Dikutip dari Reuters, perintah eksekutif dari Trump tersebut bersifat “disegerakan” oleh Departemen Kehakiman AS.
Di dalam keterangannya, Trump mengaku kebijakan ini dikeluarkan untuk menindak ancaman teroris, pembakaran, vandalisme, dan kekerasan terhadap orang Yahudi Amerika.
Selain itu, kebijakan ini juga digunakan untuk mengerahkan seluruh sumber daya federal AS guna memerangi apa yang disebutnya sebagai “ledakan antisemitisme di kampus dan jalan-jalan” pasca serangan 7 Oktober 2023 terhadap Israel oleh kelompok Hamas.
“Untuk semua warga asing yang bergabung dalam protes pro-jihadis, kami beri peringatan: pada 2025, kami akan menemui kalian, dan kami akan mendeportasi kalian,” kata Trump dalam rilis yang dibagikannya tersebut.

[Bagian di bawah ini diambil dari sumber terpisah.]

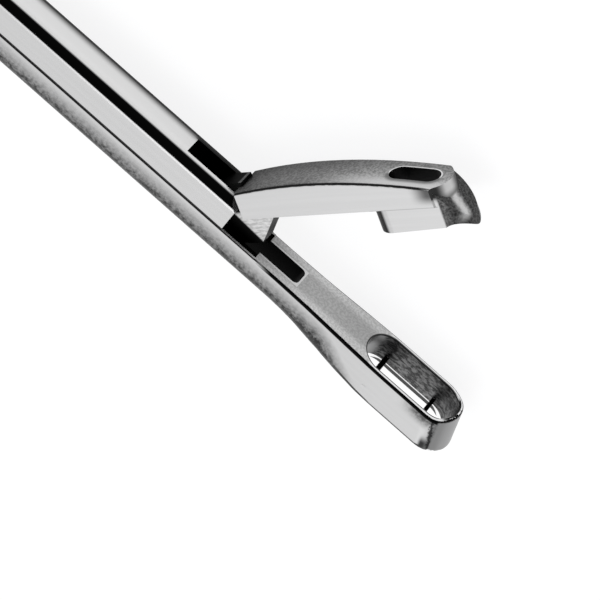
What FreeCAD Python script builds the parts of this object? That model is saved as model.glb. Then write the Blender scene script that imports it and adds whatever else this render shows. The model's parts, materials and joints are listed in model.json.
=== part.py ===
import FreeCAD, Part
import math
import os
from FreeCAD import Vector

# Ring-handled biopsy punch, lying on its side. +X runs along the shaft to the jaws,
# +Y is the side that the jaws open to, and +Z is across the instrument.
# The origin is the centre of the thumb ring, on the middle plane of the instrument.
# Millimetres and degrees.

# Overall layout
working_length = 200.0
thumb_lever = 86.0
thumb_angle = 218.0
rings_closed_angle = 24.0
handle_drop = 7.6

# Shaft: a fixed rail below, a sliding bar above
bar_width = 4.15
slide_height = 3.44
slide_gap = 0.05
crown_radius = 2.2
crown_turn = 35.0
bar_edge_radius = 0.7
slide_rear_inset = 0.5
rail_depth = 3.5
rail_corner = 1.9
parting_chamfer = 0.12

# Fixed jaw, measured forward from the jaw pivot
nose_reach = 26.8
jaw_flare = 0.45
jaw_depth = 3.9
jaw_corner = 0.5
jaw_top_round = 0.2
flare_start = 7.0
flare_end = 20.0
flare_steps = 4
nose_lean = 0.28
lip_rise = 0.7
lip_run = 1.9
lip_sag = 0.2
window_rear = 16.45
rim_wall = 0.43
window_bevel = 0.9
relief_front = 4.3
relief_rear = 5.0
relief_depth = 0.35
relief_rim = 0.26
jaw_slot_front = 8.5
jaw_slot_rear = 2.4
jaw_slot_corner = 0.5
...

“Saya juga akan segera membatalkan visa mahasiswa untuk semua simpatisan Hamas di kampus-kampus, yang telah terinfeksi radikalisasi seperti tidak pernah sebelumnya,” tambah sang presiden, mengulang janji kampanyenya di tahun 2024 lalu.
Di dalam kebijakan tersebut, Trump juga meminta inventarisasi dan analisis terhadap semua kasus unjuk rasa Pro-Palestina yang melibatkan sekolah K-12, perguruan tinggi dan universitas, serta dugaan pelanggaran hak sipil lainnya yang terkait dengan protes di kampus.
Adapun dengan kebijakan tersebut, Trump memerintahkan tindakan untuk mengeluarkan staf atau mahasiswa asing yang terlibat.
Kebijakan terbaru Trump ini menuai kritik keras dari kelompok-kelompok hak asasi manusia dan para ahli hukum di AS.
Carrie DeCell, pengacara senior di Knight First Amendment Institute di Universitas Columbia, mengatakan bahwa kebijakan baru Trump ini melanggar hak kebebasan berbicara yang dijamin konstitusi dan kemungkinan akan memicu tantangan hukum.
“Amandemen Pertama melindungi semua orang di Amerika Serikat, termasuk warga asing yang belajar di universitas-universitas Amerika,” kata Carrie.
“Selain itu, mendeportasi warga asing berdasarkan pidato politik mereka adalah tindakan yang tidak konstitusional.” sambungnya.
Kecaman juga disampaikan Dewan Hubungan Amerika-Islam (CAIR), sebuah kelompok advokasi Muslim besar di AS.
Dalam rilisnya menanggapi kebijakan Trump tersebut, CAIR mengatakan mereka akan mempertimbangkan untuk mengajukan gugatan atas perintah tersebut di pengadilan
Maraknya Demo Pro-Palestina di AS
Seperti yang diketahui sebelumnya berlarut-larutnya serangan balasan Israel terhadap Hamas di wilayah Gaza menyebabkan aksi protes pro-Palestina terjadi di kampus-kampus AS pada tahun 2024 lalu.
Selama beberapa bulan, kelompok hak sipil di AS juga mendokumentasikan lonjakan kejahatan kebencian dan insiden yang ditujukan kepada orang Yahudi, Muslim, Arab, dan kelompok keturunan Timur Tengah lainnya akibat gelombang unjuk rasa tersebut.
Menanggapi temuan tersebut, banyak peserta protes pro-Palestina yang membantah aksinya mendukung Hamas dapat dikategorikan sebagai tindakan antisemitik.
Mereka beralasan bahwa unjuk rasa mereka murni disalurkan guna menentang serangan militer Israel di Gaza, di mana otoritas PBB mengatakan lebih dari 47.000 orang telah tewas dari pihak Palestina.
Hal ini diungkapkan Maya Berry, selaku direktur eksekutif Arab American Institute, sebuah kelompok hak sipil nonpartisan di AS.
Maya mengatakan kelompok tersebut sangat terganggu oleh penggabungan kritik terhadap Israel dengan tuduhan antisemitisme.
Ia juga mengatakan bahwa kebijakan baru Trump ini akan memiliki dampak yang mengekang kebebasan berbicara di seluruh AS.